Common as a frog taking to water. The crown jewel of Basho’s oeuvre of more than a thousand haiku is considered to be:
The old pond
A frog jumps in
Sound of water.
Such an unassuming conjunction of images. The pond, not a lake, not a sea, not a stream, but a modest body of water such as that from which Buddha plucked the lotus. The frog, humblest of creatures. Finally, a sound. Basho is clear in his choice of the word oto, designating sound itself—and beware the translator who renders it as a splash or a plop or a smack or any other onomatopoeia in any language by which words are made to imitate the wordless. Bare of all description, oto is the very sound of water, easily missed against the background noise of the mind, labeling this as melodic, that as noise. The sound of water takes as many forms as water itself: the rattle of rain on dry leaves, the whistle of a teakettle, the roar of a storm-swollen stream. One and all these are the sounds of water, audible to any ear yet heard by few. Or, rather, all ears hear them, but few recognize them for what they are: the sound of sound. Fewer still have succeeded in disappearing into the sound, silencing self and other, listener and listened to. Many have reached that silence, but it’s a whole other step to break it so that others may hear the Dharma. The Buddha, of course, was one. Basho was another, coming back from the word-less sound of water into the sounds of the word:
Furu ike ya
kawazu tobikomu
mizu no oto.
Easy as Basho makes it seem to come up with such sounds, we must remember that he had disciplined himself through thousands of hours of meditation and thousands of miles trudging the back roads of Japan. As well, he could not have reached his artistic destination without a literary lineage reaching back 800 years, to T’ang-dynasty monks walking China from mountain monastery to mountain monastery, documenting their journeys, handing down the wisdom of the road. One such monk, Jikaku Daishi, left behind him a travelogue, The Diary of a Pilgrimage to China in Search of the Law, marking the way to Basho’s own Narrow Road to the Deep North. At one point in his travels, Basho and his traveling companion are holed up in a rough shelter during a three-day rainstorm. Here he observes:
fleas, lice
horse pissing
by the pillow
The sound that hot stream made splashing next to the poet’s head to a more finicky ear would surely have been cause for complaint. But Basho, putting away discomfort and distaste, simply hears it: the sound of a horse making water mingling with the rain on the roof.

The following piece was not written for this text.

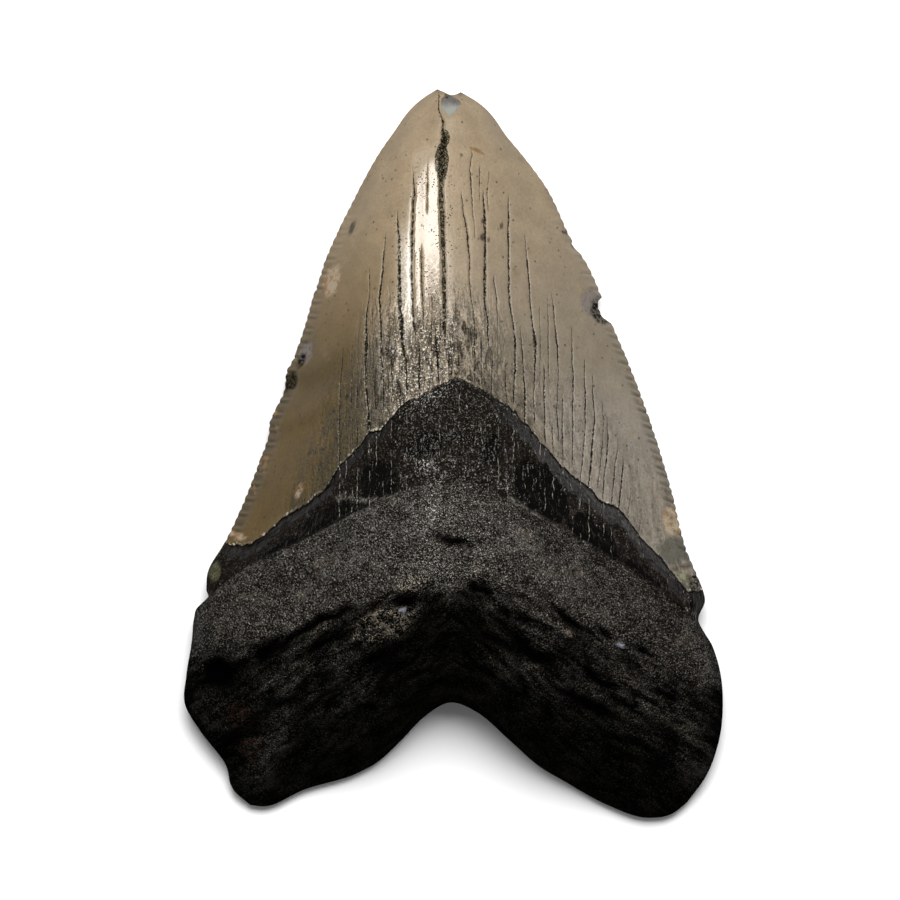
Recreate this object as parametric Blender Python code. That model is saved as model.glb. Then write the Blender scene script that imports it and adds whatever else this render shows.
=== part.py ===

So the water streams on, through Shakyamuni to Jikaku Daishi to Basho, in our time to R. H. Blyth, who in the 1950s introduced haiku to the popular Western imagination. Meanwhile, the Beats took up Chinese and Japanese poetry and haiku in particular. Jack Kerouac, in his Book of Haiku, writes:
Useless, useless!
The heavy rain
Driving into the sea.
Driving into the sea, water drops lose their limits, as the frog loses itself in the pond. The pond itself loses dimension, small as a puddle or vast as the sea, no different. As well, the listener: the ears that hear could be those of a pilgrim in T’ang China or seventeenth-century Japan, or those of a backpacker in the twenty-first-century High Sierras, or those of a wanderer of urban alleys of any era. The ear itself disappears. In the actual moment of hearing the frog’s leap, Basho disappeared into the sound. But if he’d simply disappeared, he wouldn’t have been heard from again. Just as the Buddha returned with a flower from that which cannot be said, Basho returns from the old pond with a poem. Sengai Gibon, one of Basho’s disciples, caught the master in this disappearing, reappearing act:
The old pond!
Basho jumps in,
The sound of the water.
Four hundred years later we hear the echo of Basho entering the water. However, if we hear it as an echo, it’s not the sound of water itself, not our own proper Dharma jewel. We listen more closely. But since there is no listener and no listened to, no amount of effort will get us there. Besides, it’s such a fine summer morning, the frogs are singing, and the water’s fine. We strip down and dive into the pond.